Object data in JSON:
══════

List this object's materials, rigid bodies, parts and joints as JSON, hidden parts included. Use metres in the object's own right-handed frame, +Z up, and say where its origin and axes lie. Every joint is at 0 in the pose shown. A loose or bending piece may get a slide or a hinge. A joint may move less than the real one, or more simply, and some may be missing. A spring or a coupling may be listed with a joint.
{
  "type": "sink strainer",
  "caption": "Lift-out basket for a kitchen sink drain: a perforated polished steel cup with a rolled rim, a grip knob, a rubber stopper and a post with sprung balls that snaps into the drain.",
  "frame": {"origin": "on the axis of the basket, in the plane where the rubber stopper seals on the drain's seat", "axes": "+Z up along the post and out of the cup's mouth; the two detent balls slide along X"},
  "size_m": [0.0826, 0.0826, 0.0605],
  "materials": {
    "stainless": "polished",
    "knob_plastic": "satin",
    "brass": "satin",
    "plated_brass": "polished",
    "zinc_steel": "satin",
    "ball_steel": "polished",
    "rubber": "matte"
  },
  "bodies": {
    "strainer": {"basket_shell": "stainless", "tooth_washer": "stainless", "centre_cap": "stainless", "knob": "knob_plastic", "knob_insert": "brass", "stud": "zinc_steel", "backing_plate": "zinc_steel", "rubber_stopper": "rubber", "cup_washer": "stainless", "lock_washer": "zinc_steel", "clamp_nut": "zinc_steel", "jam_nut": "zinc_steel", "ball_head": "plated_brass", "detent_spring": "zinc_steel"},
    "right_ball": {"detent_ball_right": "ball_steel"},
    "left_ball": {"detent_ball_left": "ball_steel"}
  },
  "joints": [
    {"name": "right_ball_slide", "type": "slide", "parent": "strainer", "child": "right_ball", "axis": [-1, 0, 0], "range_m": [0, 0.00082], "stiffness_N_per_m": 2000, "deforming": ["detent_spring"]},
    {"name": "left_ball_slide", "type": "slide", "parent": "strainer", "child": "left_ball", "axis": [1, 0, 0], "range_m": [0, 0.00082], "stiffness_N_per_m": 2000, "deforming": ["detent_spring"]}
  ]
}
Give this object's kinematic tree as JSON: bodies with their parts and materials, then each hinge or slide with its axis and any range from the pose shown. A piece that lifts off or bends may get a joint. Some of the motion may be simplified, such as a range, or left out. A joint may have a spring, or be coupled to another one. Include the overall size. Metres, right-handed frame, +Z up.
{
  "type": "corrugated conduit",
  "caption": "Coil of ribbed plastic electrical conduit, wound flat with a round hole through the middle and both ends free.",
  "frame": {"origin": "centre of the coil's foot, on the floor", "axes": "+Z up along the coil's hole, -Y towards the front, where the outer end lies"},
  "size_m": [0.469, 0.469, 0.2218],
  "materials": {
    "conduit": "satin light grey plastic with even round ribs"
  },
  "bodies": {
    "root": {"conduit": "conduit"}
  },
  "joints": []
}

══════

Copy out all of the records shown above exactly.

List this object's materials, rigid bodies, parts and joints as JSON, hidden parts included. Use metres in the object's own right-handed frame, +Z up, and say where its origin and axes lie. Every joint is at 0 in the pose shown. A loose or bending piece may get a slide or a hinge. A joint may move less than the real one, or more simply, and some may be missing. A spring or a coupling may be listed with a joint.
{
  "type": "sink strainer",
  "caption": "Lift-out basket for a kitchen sink drain: a perforated polished steel cup with a rolled rim, a grip knob, a rubber stopper and a post with sprung balls that snaps into the drain.",
  "frame": {"origin": "on the axis of the basket, in the plane where the rubber stopper seals on the drain's seat", "axes": "+Z up along the post and out of the cup's mouth; the two detent balls slide along X"},
  "size_m": [0.0826, 0.0826, 0.0605],
  "materials": {
    "stainless": "polished",
    "knob_plastic": "satin",
    "brass": "satin",
    "plated_brass": "polished",
    "zinc_steel": "satin",
    "ball_steel": "polished",
    "rubber": "matte"
  },
  "bodies": {
    "strainer": {"basket_shell": "stainless", "tooth_washer": "stainless", "centre_cap": "stainless", "knob": "knob_plastic", "knob_insert": "brass", "stud": "zinc_steel", "backing_plate": "zinc_steel", "rubber_stopper": "rubber", "cup_washer": "stainless", "lock_washer": "zinc_steel", "clamp_nut": "zinc_steel", "jam_nut": "zinc_steel", "ball_head": "plated_brass", "detent_spring": "zinc_steel"},
    "right_ball": {"detent_ball_right": "ball_steel"},
    "left_ball": {"detent_ball_left": "ball_steel"}
  },
  "joints": [
    {"name": "right_ball_slide", "type": "slide", "parent": "strainer", "child": "right_ball", "axis": [-1, 0, 0], "range_m": [0, 0.00082], "stiffness_N_per_m": 2000, "deforming": ["detent_spring"]},
    {"name": "left_ball_slide", "type": "slide", "parent": "strainer", "child": "left_ball", "axis": [1, 0, 0], "range_m": [0, 0.00082], "stiffness_N_per_m": 2000, "deforming": ["detent_spring"]}
  ]
}
Give this object's kinematic tree as JSON: bodies with their parts and materials, then each hinge or slide with its axis and any range from the pose shown. A piece that lifts off or bends may get a joint. Some of the motion may be simplified, such as a range, or left out. A joint may have a spring, or be coupled to another one. Include the overall size. Metres, right-handed frame, +Z up.
{
  "type": "corrugated conduit",
  "caption": "Coil of ribbed plastic electrical conduit, wound flat with a round hole through the middle and both ends free.",
  "frame": {"origin": "centre of the coil's foot, on the floor", "axes": "+Z up along the coil's hole, -Y towards the front, where the outer end lies"},
  "size_m": [0.469, 0.469, 0.2218],
  "materials": {
    "conduit": "satin light grey plastic with even round ribs"
  },
  "bodies": {
    "root": {"conduit": "conduit"}
  },
  "joints": []
}